# Splitting field over K of an infinite set of polynomial

Suppose $$F$$ is a finite splitting field over $$K$$ of $$X=\lbrace f_i(x)\rbrace_{i\in I}$$, some infinite set. Is there necessarily a finite set $$Y\subseteq X$$ such that $$F$$ is a finite splitting field of $$Y$$?

I'm curious if there is a way to generalize: $$F$$ is a splitting field over $$K$$ of a finite set $$\lbrace f_1,…,f_n\rbrace$$ of polynomials in $$K[x]$$ if and only if $$F$$ is a splitting field over $$K$$ of the single polynomial $$f=f_1f_2⋯f_n$$.

The example I have in mind is $$\mathbb{C}$$ over $$\mathbb{R}$$. Clearly $$\mathbb{C}$$ is the splitting field for $$X=\lbrace ax^2+bx+c\mid a,b,c\in \mathbb{R}, b^2-4ac<0 \rbrace$$ and but also for just $$x^2+1$$.
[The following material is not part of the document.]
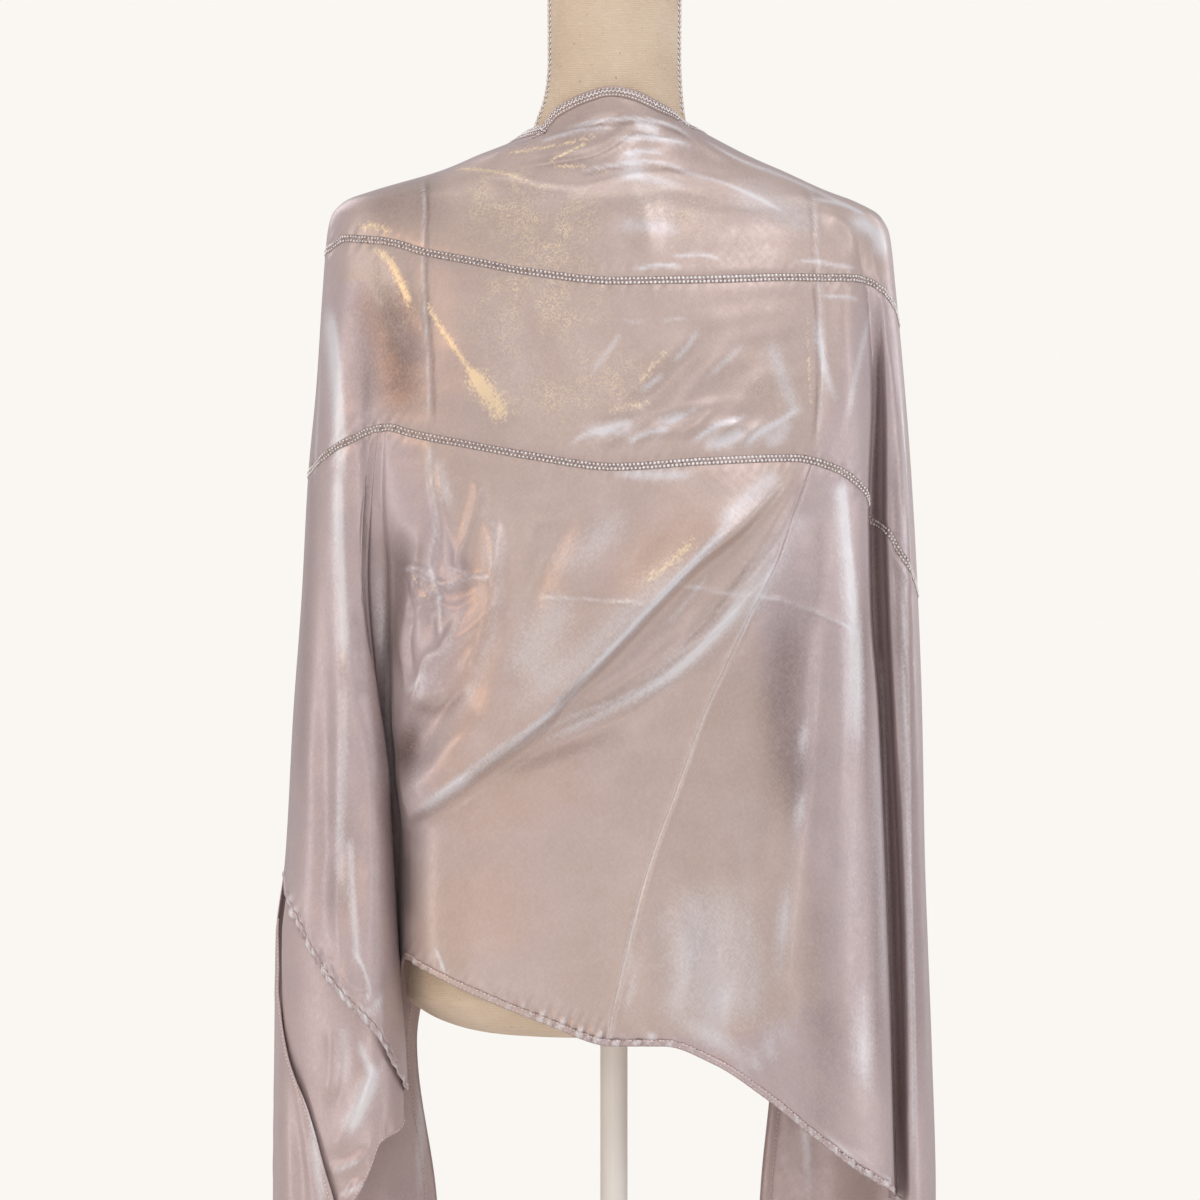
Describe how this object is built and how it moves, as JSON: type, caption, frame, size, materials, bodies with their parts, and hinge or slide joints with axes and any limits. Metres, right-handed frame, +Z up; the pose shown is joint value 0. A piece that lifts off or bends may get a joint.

• No, in general it is not possible to find a finite subset. If you could, as you note, the finite subset could then be replaced by a single polynomial, and so the extension would necessarily be a finite extension. However, you can find infinite extensions, e.g., of $\mathbb{Q}$: the extension given by the splitting field of the set of polynomials $f_n(x) = x^n-1$ for all $n\geq 1$ is not given as the splitting field of any finite set of polynomials, let alone a subset of $\{f_n\}$. – Arturo Magidin Mar 24 at 6:00
• That was another example I was thinking about. Although $\mathbb{Q}(\sqrt{2},\sqrt{3},...)$ is an infinite extension. If we assumed our restriction was finite then could we, for some reason, take some finite subset? – Dene Mar 24 at 11:51
• If the extensions is finitely generated and algebraic, then it is finite, and then you can take a single polynomial. – Arturo Magidin Mar 24 at 17:12
• Yes, this is actually what I'm trying to prove. This issue has arised because the question is worded in such a way that our only assumption is that the extension is finite and normal. Then I am to prove that it is the splitting field of a single polynomial. So I'm curious if the set of polynomials can always be finite. – Dene Mar 24 at 19:55
• No, “a set of polynomials can always be finite” is not correct, as already noted. But a finite extension is necessarily finitely generated, and you only need one polynomial for each generator, and then you can take the product of all of these polynomials. – Arturo Magidin Mar 24 at 21:19

It is a classic result in Galois theory that a finite extension $$F/K$$ is the splitting field of a single polynomial (i.e. generated by all the roots of a single polynomial) if and only if $$F/K$$ is normal, i.e. every polynomial in $$K$$ with a root in $$F$$ splits completely. See this post, for instance.